- _Task to complete_:
Write out the whole listing again, exactly as given.

+-------+

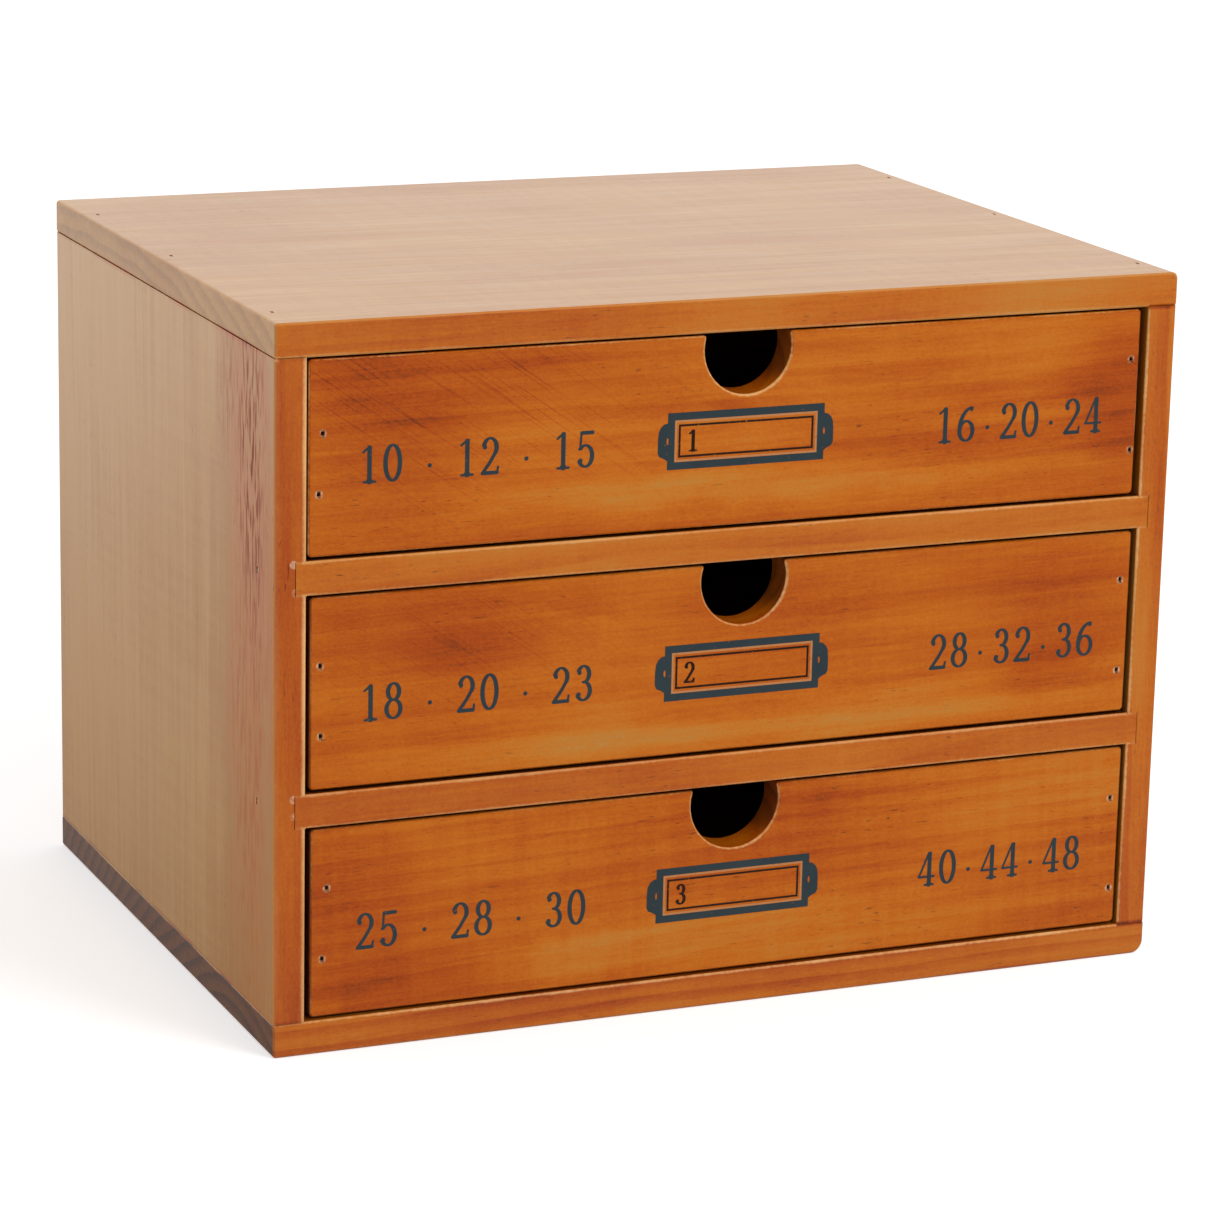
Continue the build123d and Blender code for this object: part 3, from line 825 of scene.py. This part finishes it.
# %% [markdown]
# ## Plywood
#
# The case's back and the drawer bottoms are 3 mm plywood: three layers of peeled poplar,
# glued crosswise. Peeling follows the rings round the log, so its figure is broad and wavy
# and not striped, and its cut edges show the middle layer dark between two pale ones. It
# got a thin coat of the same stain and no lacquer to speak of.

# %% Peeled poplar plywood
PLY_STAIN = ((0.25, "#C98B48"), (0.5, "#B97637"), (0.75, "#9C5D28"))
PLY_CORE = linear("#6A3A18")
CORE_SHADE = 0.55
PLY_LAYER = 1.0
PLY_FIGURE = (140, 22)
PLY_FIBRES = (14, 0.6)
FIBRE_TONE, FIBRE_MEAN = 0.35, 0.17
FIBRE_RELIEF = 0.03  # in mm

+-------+

- _Exercise response_:
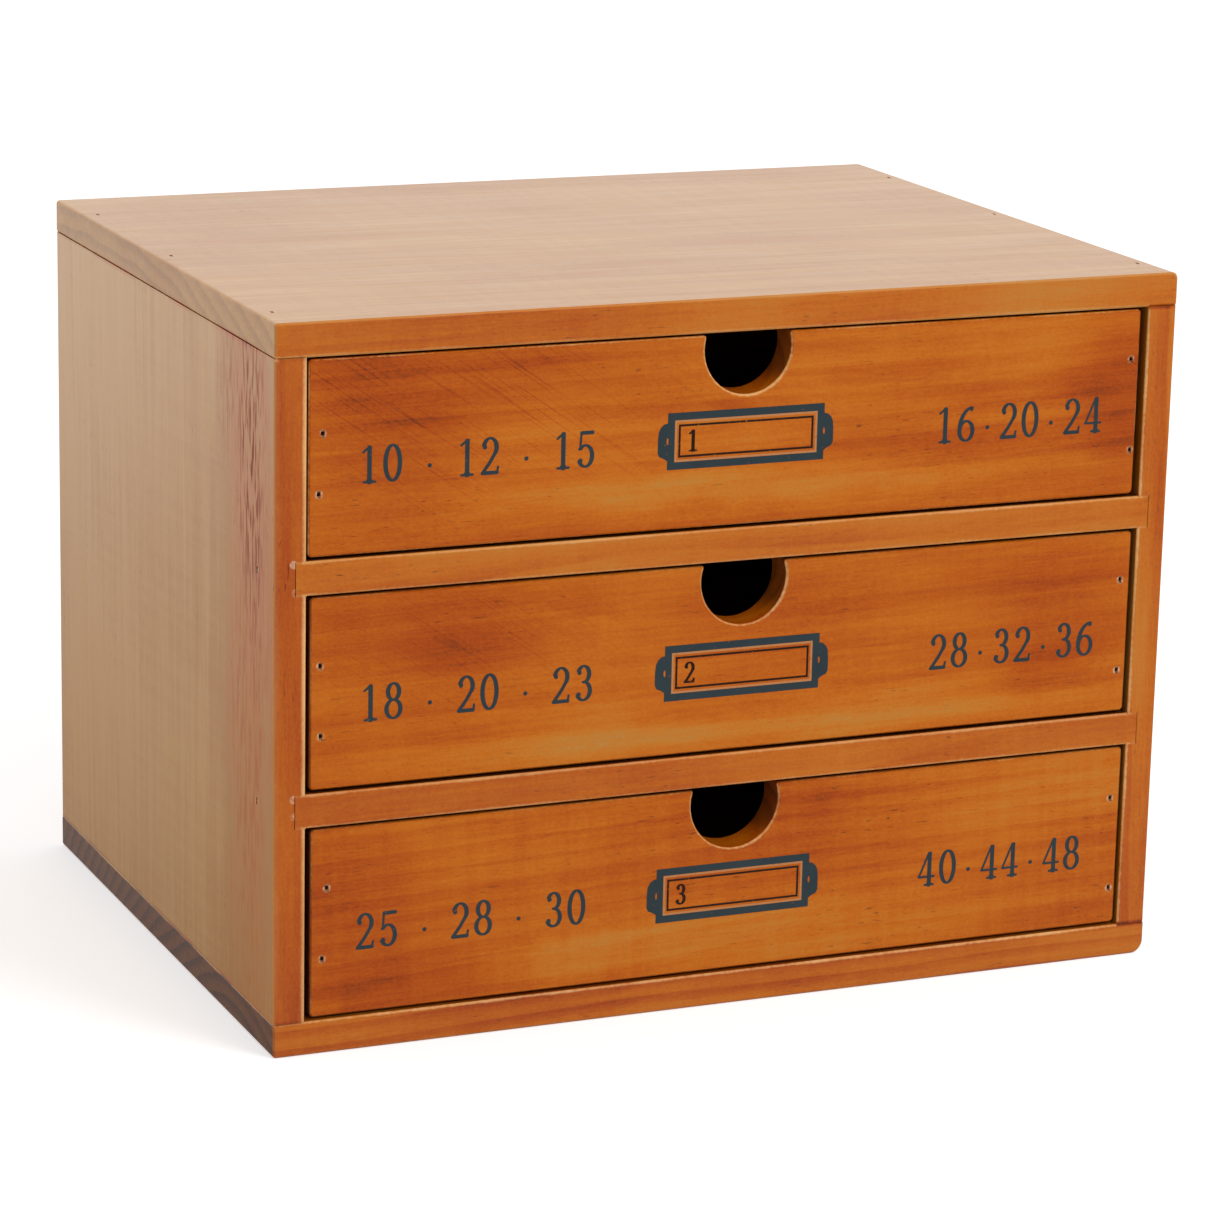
Continue the build123d and Blender code for this object: part 3, from line 825 of scene.py. This part finishes it.
# %% [markdown]
# ## Plywood
#
# The case's back and the drawer bottoms are 3 mm plywood: three layers of peeled poplar,
# glued crosswise. Peeling follows the rings round the log, so its figure is broad and wavy
# and not striped, and its cut edges show the middle layer dark between two pale ones. It
# got a thin coat of the same stain and no lacquer to speak of.

# %% Peeled poplar plywood
PLY_STAIN = ((0.25, "#C98B48"), (0.5, "#B97637"), (0.75, "#9C5D28"))
PLY_CORE = linear("#6A3A18")
CORE_SHADE = 0.55
PLY_LAYER = 1.0
PLY_FIGURE = (140, 22)
PLY_FIBRES = (14, 0.6)
FIBRE_TONE, FIBRE_MEAN = 0.35, 0.17
FIBRE_RELIEF = 0.03  # in mm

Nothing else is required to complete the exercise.